Decisions are hard to make and even though I like to joke that I can easily check YES or NO on your life's big list, the truth is, I can't.
I'm not able to fathom what you are going through and the decisions you are having to make. I haven't been in your shoes. But you did ask my opinion so I'll share it with you the best way I know how--with my experience.
I was completely finished with school (ha, ha, ha) before I had my first child. I loved my job and thought I would continue working even after the Divine Miss M was born. However, it soon became evident that I loved my child more than the children I worked with AND my entire paycheck merely covered childcare and the commute cost. Simply put, it was more financially sound for me NOT to work. Of course we had to move but that seemed worth it since I got to be home with my baby.
I loved being a stay-at-home-mom! There was something to be said about being there for first steps and first words. Sometimes, however, I got really lonely and felt like I needed something just for "me." So I started school again and this filled a "void" for me.
Baby #2 made school a bit trickier but I made it work. And then I started working (very part time) again. On one level it is so fulfilling to be intellectually engaged and to be using my gift of teaching but then there are times when Paxton would rather be held by Beth than me and it makes my heart sad.
Right now, as I near the end of my coursework and my degree is on the horizon, I feel this "push" to go back to work. Why, after all, would I have this degree if I don't use it? I keep imaging all the things I could do with a full time salary--new cars, new clothes, pay off our house in a few years ... All those scenarios are tempting--oh, so tempting!
Then I catch Paxton and M.E. playing together, giggling and asking me to join in and all of a sudden, those cars and clothes and mortgage payments don't matter. Some day in the not so distant future my children won't think I'm awesome. They won't want to play with me. They'll be at school and friend's houses, and activities and I'll look back and sigh wishing, most likely, that I'd spent more time with them. I honestly can't think of one situation where I would say to myself, "Gee, spending all that time with my kids was a complete waste of time!"
So, completely ignoring financial obstacles like house payments, student loans, and possible looming adoptions, I would say, you will never regret spending time with your little girl. In a year your college coursework will still be there but you can never get back a moment of time with your child.
As to the other child your heart so desires, this gets much more complicated. Adoption is so much more feasible when there are two incomes to pay for it. You don't want to finish your degree and get a job to pay off your house or buy a new car. You want a good job to pay for a child! So I feel like your heart is stuck--do I forsake time with my first child so I can afford the second or do I forgo pursuing adoption so I can spend time with my little girl? This is a quagmire I can't contemplate.
When I have tough questions to answer my "go to" thought process is: "What is the legacy of my decision?" For example, when I stopped working, the legacy with work was that I wouldn't affect students any longer; however, I was confident some other excellent teacher could fill my shoes.

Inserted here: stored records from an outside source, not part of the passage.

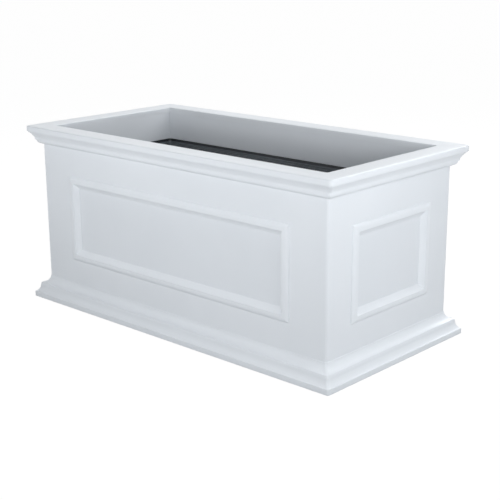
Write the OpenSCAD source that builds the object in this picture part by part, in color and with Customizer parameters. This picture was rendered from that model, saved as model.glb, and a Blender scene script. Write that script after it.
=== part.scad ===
// Panelled box planter with a crown moulding, a plinth and a lift-out planting tray.
// The box is joined from sheet and moulded lengths of white cellular PVC: four mitred
// walls, four panels let into them from behind, and mitred runs of moulding outside.
// X runs along the long side, -Y is the front, Z is up, and the ground is at Z = 0.

/* [Box] */
// Length over the outer faces of the walls
body_length = 858; // [700:1:1200]
// Depth over the outer faces of the walls
body_depth = 409; // [340:1:600]
// Height of the walls, up to the underside of the cap rail
wall_height = 405; // [360:1:560]
// Thickness of the wall board
wall_thickness = 22; // [18:1:28]
// Radius of the four upright corners
corner_radius = 5.5; // [3:0.5:12]
// Space left between two mitred faces for the glue
glue_gap = 0.1; // [0.05:0.05:0.3]

/* [Cap rail] */
// Thickness of the cap rail
cap_thickness = 13; // [11:0.5:22]
// How far the cap rail stands out past the walls
cap_overhang = 28; // [23:1:40]
// Radius of the top outer edge
cap_nose_radius = 5; // [2:0.5:5.5]
// Radius of the bottom outer edge
cap_drip_radius = 2; // [1:0.5:5]
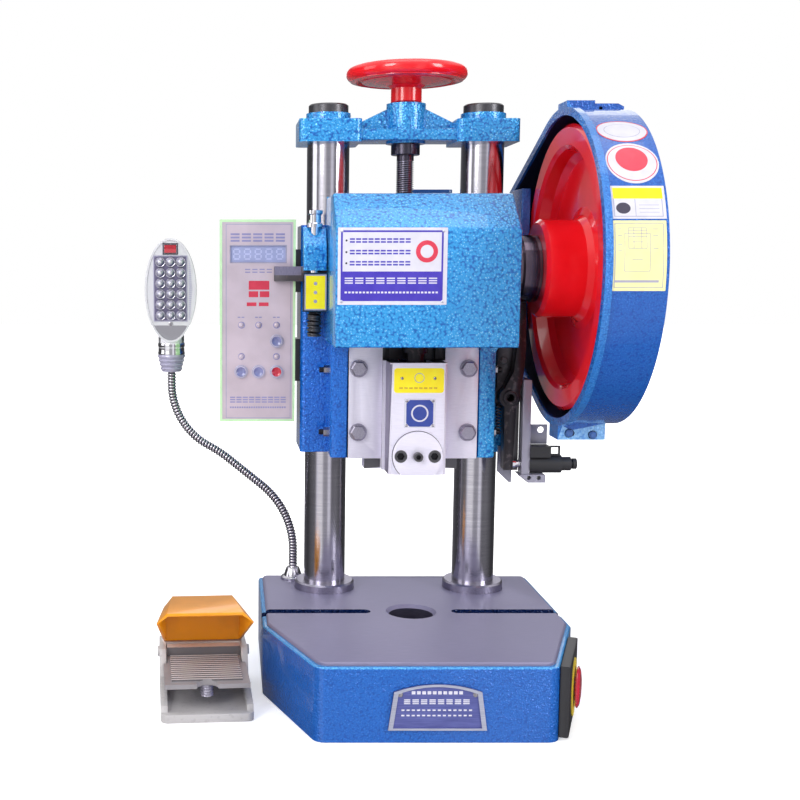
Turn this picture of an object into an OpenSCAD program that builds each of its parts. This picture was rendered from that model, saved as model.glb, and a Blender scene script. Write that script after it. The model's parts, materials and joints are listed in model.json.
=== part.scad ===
/* [Base] */
// Width of the machined table at the back
table_w = 265; // [250:1:300]
// Width of the table's front edge between the two chamfers
table_front_w = 188; // [170:1:200]
// Depth of the table from front to back
table_d = 265; // [250:1:300]
// Distance from the ram axis to the front edge of the table
table_front = 140; // [132:1:150]
// Length of each front chamfer, measured front to back
chamfer_d = 106; // [90:1:115]
// Height of the table over the floor
table_z = 65; // [58:1:80]
// How far the painted casting stands out past the machined table
casting_lip = 4; // [3:0.5:6]
// Drop of the painted edge below the machined table
casting_drop = 3; // [2:0.5:5]
// Wall of the base casting
base_wall = 14; // [10:1:20]
// Thickness of the table over the hollow underside
table_t = 22; // [18:1:28]
// Bore of the drop hole
drop_hole_d = 40; // [30:1:46]
// Width of the two clamping slots
slot_w = 12; // [8:1:16]
// Distance from the ram axis to the round end of each slot
slot_start = 37; // [34:1:50]

/* [Columns] */
// Diameter of the ground columns
column_d = 40; // [36:1:42]
// Distance between the two column axes
column_pitch = 145.6; // [140:0.2:152]
// Distance from the ram axis back to the column axes
column_y = 84.3; // [82:0.1:88]
// Diameter of the collar at the foot of each column
collar_d = 58; // [52:1:64]
// Height of the collar over the table
collar_h = 8; // [6:1:12]

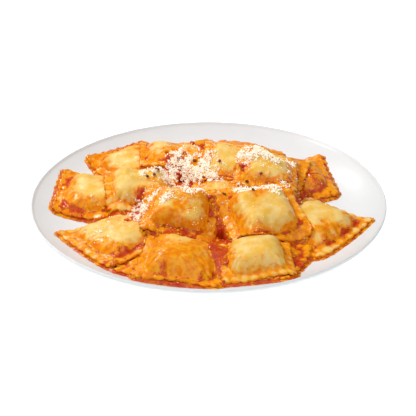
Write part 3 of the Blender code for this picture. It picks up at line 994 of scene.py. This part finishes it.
# %% The strewing tree
def strewing_tree():
    tree = bpy.data.node_groups.new("strewing", "GeometryNodeTree")
    sockets = (
        ("Geometry", "NodeSocketGeometry"),
        ("Shapes", "NodeSocketCollection"),
        ("Number per square metre", "NodeSocketFloat"),
        ("Smallest", "NodeSocketFloat"),
        ("Largest", "NodeSocketFloat"),
        ("Pile height", "NodeSocketFloat"),
        ("Tilt", "NodeSocketFloat"),
        ("Seed", "NodeSocketInt"),
        ("Material", "NodeSocketMaterial"),
    )
    for name, kind in sockets:
        tree.interface.new_socket(name, in_out="INPUT", socket_type=kind)
    tree.interface.new_socket("Geometry", in_out="OUTPUT", socket_type="NodeSocketGeometry")
    given = tree.nodes.new("NodeGroupInput").outputs

    def node(kind, settings=(), **values):
        made = tree.nodes.new(kind)
        for key, value in settings:
            setattr(made, key, value)
        for key, value in values.items():
            feed(tree, made.inputs[key.replace("_", " ")], value)
        return made

    def chance(kind, low, high, seed):
        made = node("FunctionNodeRandomValue", [("data_type", kind)])
        sockets = [s for s in made.inputs if s.enabled]
        for socket, value in zip(sockets, (low, high)):
            feed(tree, socket, value)
        feed(tree, made.inputs["Seed"], seed)
        return next(s for s in made.outputs if s.enabled)

    stored = node("GeometryNodeInputNamedAttribute", [("data_type", "FLOAT")], Name="amount")
    amount = next(s for s in stored.outputs if s.enabled)
    wanted = maths(tree, "MULTIPLY", amount, given["Number per square metre"])
    points = node(
        "GeometryNodeDistributePointsOnFaces",
        Mesh=given["Geometry"],
        Density=wanted,
        Seed=given["Seed"],
    )
    lift = maths(tree, "MULTIPLY", amount, given["Pile height"])
    lift = maths(tree, "MULTIPLY", lift, chance("FLOAT", 0.0, 1.0, 7))
    offset = node("ShaderNodeCombineXYZ", Z=lift)
    piled = node(
        "GeometryNodeSetPosition",
        Geometry=points.outputs["Points"],
        Offset=offset.outputs["Vector"],
    )
    tilt_back = maths(tree, "MULTIPLY", given["Tilt"], -1.0)
    least = node("ShaderNodeCombineXYZ", X=tilt_back, Y=tilt_back).outputs[0]
    most = node("ShaderNodeCombineXYZ", X=given["Tilt"], Y=given["Tilt"], Z=math.tau).outputs[0]
    turn = node("FunctionNodeEulerToRotation", Euler=chance("FLOAT_VECTOR", least, most, 8))
    turned_by = node(
        "FunctionNodeRotateRotation",
        [("rotation_space", "LOCAL")],
        Rotation=points.outputs["Rotation"],
        Rotate_By=turn.outputs[0],
    )
    shapes = node(
        "GeometryNodeCollectionInfo",
        Collection=given["Shapes"],
        Separate_Children=True,
        Reset_Children=True,
    )
    placed = node(
        "GeometryNodeInstanceOnPoints",
        Points=piled.outputs[0],
        Instance=shapes.outputs[0],
        Pick_Instance=True,
        Rotation=turned_by.outputs[0],
        Scale=chance("FLOAT", given["Smallest"], given["Largest"], 9),
    )
    shade = node(
        "GeometryNodeStoreNamedAttribute",
        [("data_type", "FLOAT"), ("domain", "INSTANCE")],
        Geometry=placed.outputs[0],
        Name="shade",
        Value=chance("FLOAT", 0.0, 1.0, 10),
    )
    real = node("GeometryNodeRealizeInstances", Geometry=shade.outputs[0])
    finished = node(
        "GeometryNodeSetMaterial", Geometry=real.outputs[0], Material=given["Material"]
    )
    feed(tree, tree.nodes.new("NodeGroupOutput").inputs[0], finished.outputs[0])
    return tree


strewing = strewing_tree()


def strew(name, bed, shapes, material, number, sizes, pile, tilt, seed):
    """Strews the shapes over a bed and returns the result as one plain piece."""
    modifier = bed.modifiers.new("strewing", "NODES")
    values = {
        "Shapes": shapes,
        "Number per square metre": number,
        "Smallest": sizes[0],
        "Largest": sizes[1],
        "Pile height": pile * MM,
        "Tilt": tilt,
        "Seed": seed,
        "Material": material,
    }
    modifier.node_group = strewing
    for item in strewing.interface.items_tree:
        if item.in_out == "INPUT" and item.name in values:
            modifier[item.identifier] = values[item.name]
    bpy.context.view_layer.update()
    graph = bpy.context.evaluated_depsgraph_get()
    mesh = bpy.data.meshes.new_from_object(bed.evaluated_get(graph))
    bed.modifiers.remove(modifier)
    mesh.name = name
    mesh.shade_flat()
    made = bpy.data.objects.new(name, mesh)
    bpy.context.scene.collection.objects.link(made)
    finish_piece(made, material)
    print(name, "triangles:", sum(len(p.vertices) - 2 for p in mesh.polygons))
    return made


# %% [markdown]
# ## Shreds, crumbs and flakes
# A fine grater makes short curled shreds and, between them, crumbs.  Chilli flakes are thin,
# flat and torn.  Each shape has at most a couple of dozen faces, because there will be
# thousands, and a few versions of each are enough: size and turn hide the repeats.


# %% Small shapes
def shape_store(name, shapes):
    """Keeps mesh shapes in a collection that is not part of the scene."""
    store = bpy.data.collections.new(name)
    for index, (points, faces) in enumerate(shapes):
        mesh = bpy.data.meshes.new(f"{name}_{index}")
        mesh.from_pydata(np.asarray(points) * MM, [], faces)
        store.objects.link(bpy.data.objects.new(mesh.name, mesh))
    return store


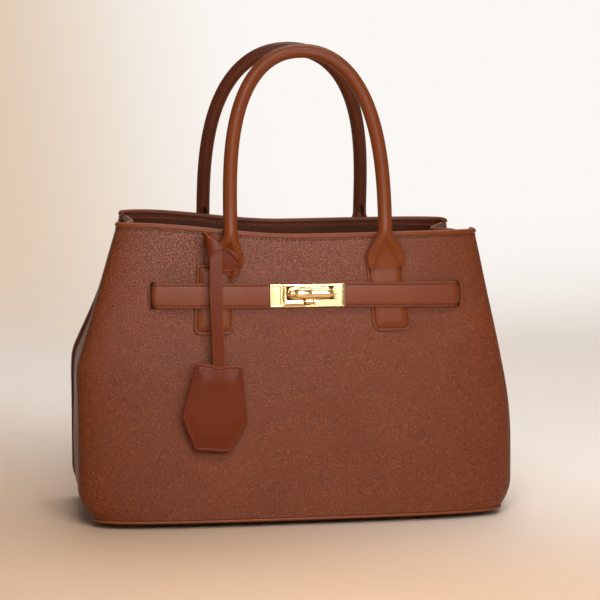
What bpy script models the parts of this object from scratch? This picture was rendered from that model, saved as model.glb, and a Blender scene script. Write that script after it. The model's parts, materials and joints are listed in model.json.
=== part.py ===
"""Structured tote bag in leather, standing on its base with both handles up.

The body is two panels, two side gussets that fold inward at the mouth, and a
stiffened base on four metal feet.  Two rolled handles flare out onto padded
tabs.  A belt in two halves crosses the front, comes out of two slits and is
closed by two metal plates over a turning toggle.  A bell-shaped leather tag
hangs from the left leg of the front handle.

X runs across the width, -Y is the front and +Z is up.  The origin is on the
floor under the middle of the base.  All sizes are in metres.
"""

import math

import bmesh
import bpy
import numpy as np
from mathutils import Matrix, Vector

# Fits
GAP = 0.0003                # air between two pieces that touch in the real bag

# Leather and boards
LEATHER = 0.0018            # pebbled leather of panels and gussets
FACING_THICKNESS = 0.0012
LINING_THICKNESS = 0.0008
BINDING_THICKNESS = 0.0010
BINDING_LEG = 0.0022        # how far the rim binding reaches down each side
BASE_PANEL_THICKNESS = 0.0020
BOARD_THICKNESS = 0.0025

# Body
BASE_WIDTH = 0.3464         # between the side seams, low down
RIM_HALF_LEFT = 0.1417      # middle of the mouth to the front panel's corners
RIM_HALF_RIGHT = 0.1443
BACK_DRAW_LEFT = 0.0085     # the back panel is this much narrower at the mouth
BACK_DRAW_RIGHT = 0.0066
BACK_DRAW_START = 0.42      # fraction of the height where that begins
BACK_DRAW_LENGTH = 0.35
LEFT_SLUMP = 0.0020         # the left side sags out this much more than the right
BASE_DEPTH = 0.1500         # front to back at the base
RIM_DEPTH = 0.1180          # front to back at the middle of the mouth
RIM_HEIGHT = 0.2270         # middle of the mouth above the floor
RIM_RISE_LEFT = 0.0100      # the mouth climbs towards its left corner
RIM_RISE_RIGHT = 0.0020
SHOULDER_LEFT = 0.49        # fraction of the height where the left side draws in
SHOULDER_RIGHT = 0.25
SHOULDER_SOFT_LEFT = 0.10   # share of the way over which the left side turns
SHOULDER_SOFT_RIGHT = 0.30
BOTTOM_TUCK_LEFT = 0.0085   # the sides tuck in by this much at the base
BOTTOM_TUCK_RIGHT = 0.0080
BOTTOM_TUCK_HEIGHT = 0.0220
CORNER_POWER_BASE = 3.4     # higher is a squarer corner in plan
CORNER_POWER_RIM = 2.7

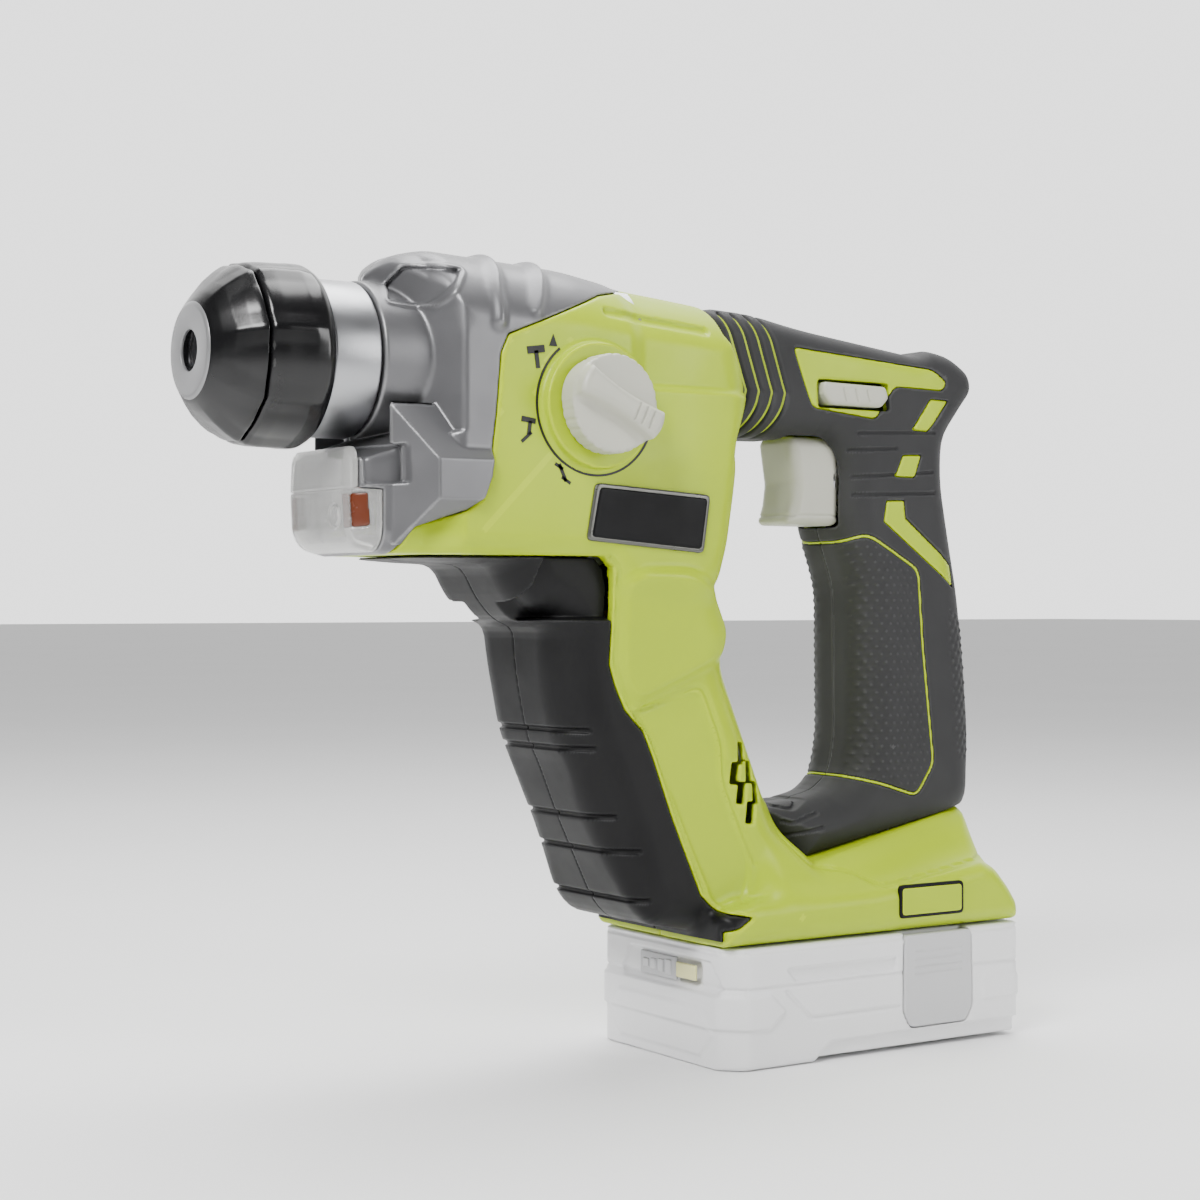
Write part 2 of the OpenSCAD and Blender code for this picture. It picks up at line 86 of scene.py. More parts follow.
def seg_dist(p, closed):
    """Distance from each raster point to a polyline."""
    d = np.full(PX.shape, 1e9, F32)
    n = len(p)
    for i in range(n if closed else n - 1):
        ax, az = p[i]
        bx, bz = p[(i + 1) % n]
        ex, ez = bx - ax, bz - az
        L = ex * ex + ez * ez + 1e-12
        t = np.clip(((PX - ax) * ex + (PZ - az) * ez) / L, 0, 1)
        d = np.minimum(d, (PX - ax - t * ex) ** 2 + (PZ - az - t * ez) ** 2)
    return np.sqrt(d)


def inside(p):
    """Which raster points lie inside a closed outline."""
    c = np.zeros(PX.shape, bool)
    n = len(p)
    for i in range(n):
        ax, az = p[i]
        bx, bz = p[(i + 1) % n]
        if az == bz:
            continue
        hit = ((az > PZ) != (bz > PZ)) & (PX < (bx - ax) * (PZ - az) / (bz - az) + ax)
        c ^= hit
    return c


class Area:
    """Signed distance to a closed outline in the side plane; below 0 inside."""

    def __init__(self, pts, r=0):
        p = fillet(pts, r) if r else np.array(pts, float)
        d = seg_dist(p, True)
        self.g = np.where(inside(p), -d, d).astype(F32)

    def __call__(self, x, z):
        return sample(self.g, x, z)


class Line(Area):
    """Distance to an open line in the side plane."""

    def __init__(self, pts, r=0):
        p = fillet(pts, r, closed=False) if r else np.array(pts, float)
        self.g = seg_dist(p, False).astype(F32)


def sample(g, x, z):
    """Reads a raster between its points."""
    fx = np.clip((x - X0) / DX, 0, g.shape[1] - 1.001)
    fz = np.clip((z - Z0) / DX, 0, g.shape[0] - 1.001)
    ix = fx.astype(np.int32)
    iz = fz.astype(np.int32)
    tx = fx - ix
    tz = fz - iz
    a = g[iz, ix] * (1 - tx) + g[iz, ix + 1] * tx
    b = g[iz + 1, ix] * (1 - tx) + g[iz + 1, ix + 1] * tx
    return a * (1 - tz) + b * tz


# ---------------------------------------------------------------- 3-D field helpers
def smin(a, b, k):
    """The union of two fields with their corner filled to about k."""
    h = np.clip(0.5 + 0.5 * (b - a) / k, 0, 1)
    return b * (1 - h) + a * h - k * h * (1 - h)


def smax(a, b, k):
    return -smin(-a, -b, k)


def ramp(x, a, b):
    t = np.clip((x - a) / (b - a), 0, 1)
    return t * t * (3 - 2 * t)


def slab(d2, y, W, R):
    """An outline extruded to half width W with its edge rounded by R."""
    u = d2 + R
    v = np.abs(y) - W + R
    return np.sqrt(np.maximum(u, 0) ** 2 + np.maximum(v, 0) ** 2) + np.minimum(np.maximum(u, v), 0) - R


def round_bar(x, y, z, x0, x1, r, zc=SPZ, e=1.0):
    """A cylinder along x with its edges rounded by e."""
    q = np.sqrt(y * y + (z - zc) ** 2) - r + e
    w = np.abs(x - (x0 + x1) / 2) - (x1 - x0) / 2 + e
    return np.sqrt(np.maximum(q, 0) ** 2 + np.maximum(w, 0) ** 2) + np.minimum(np.maximum(q, w), 0) - e


def block(x, y, z, c, h, e):
    """A box of half sizes h about c with its edges rounded by e."""
    q = [np.abs(p - m) - s + e for p, m, s in zip((x, y, z), c, h)]
    out = np.sqrt(sum(np.maximum(v, 0) ** 2 for v in q))
    return out + np.minimum(np.maximum(np.maximum(q[0], q[1]), q[2]), 0) - e


def groove(f, d, width, depth):
    """Cuts a groove of round section along a line at distance d, into the surface of f."""
    return smax(f, -(np.sqrt(d * d + (np.maximum(f, -9) * width / depth) ** 2) - width) * (depth / width), 0.25)


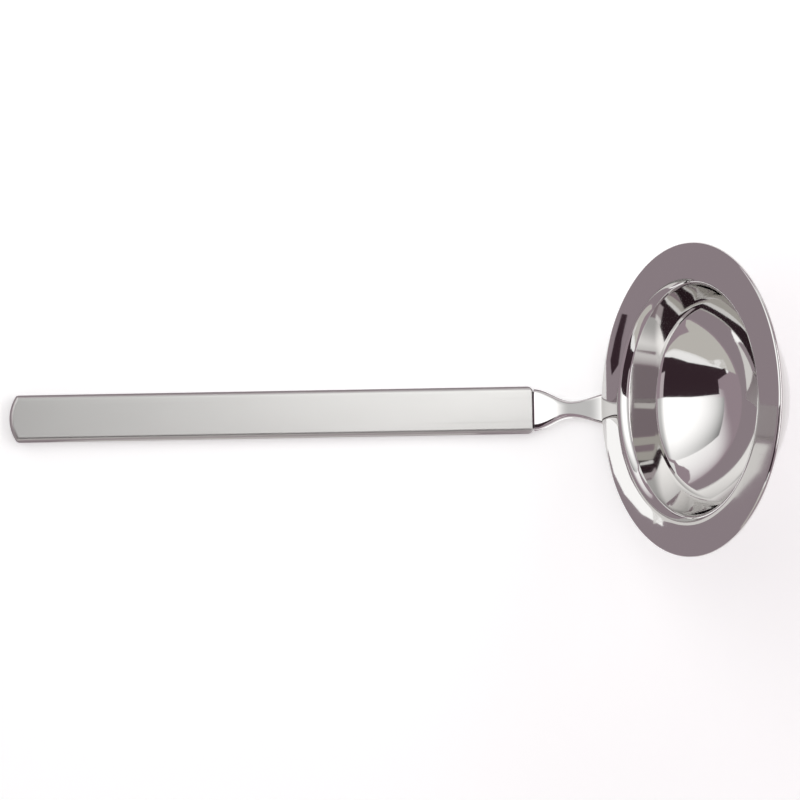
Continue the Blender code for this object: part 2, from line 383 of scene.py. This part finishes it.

The same can't be said of my role as mommy. My legacy staying home, however, was HUGE!
In this instance, I feel like your legacy will be huge either way.
I've often wondered, when we seek the will of God, if we put Him in a box too much--like there is only "one way" for our lives to go and if we mess that up then we are forever ruined. What if He loves us so abundantly that He has many paths to His will for our lives?
Does this thought make the decision easier? Probably not. But hopefully it helps you know that He loves you and when you are stuck between doing one thing to be a good mom (of one) or doing another thing to be a good mom (of 2-20), luck might have it that BOTH ways are acceptable.
It's scary but we just have to take steps of faith when we don't know what's out there. We have to trust that all things work together for our good.
Whatever you decide please know that you have the loving, non-judgmental support of moms who have made great sacrifices for our children.
We understand the difficulty of your decision. We appreciate your humble heart as you seek wisdom and advice.
I don't know what's in store for you but I know that I love you! Even though I can't make these decisions for you, I hope that by knowing I am here for you either way, your burden will be lightened.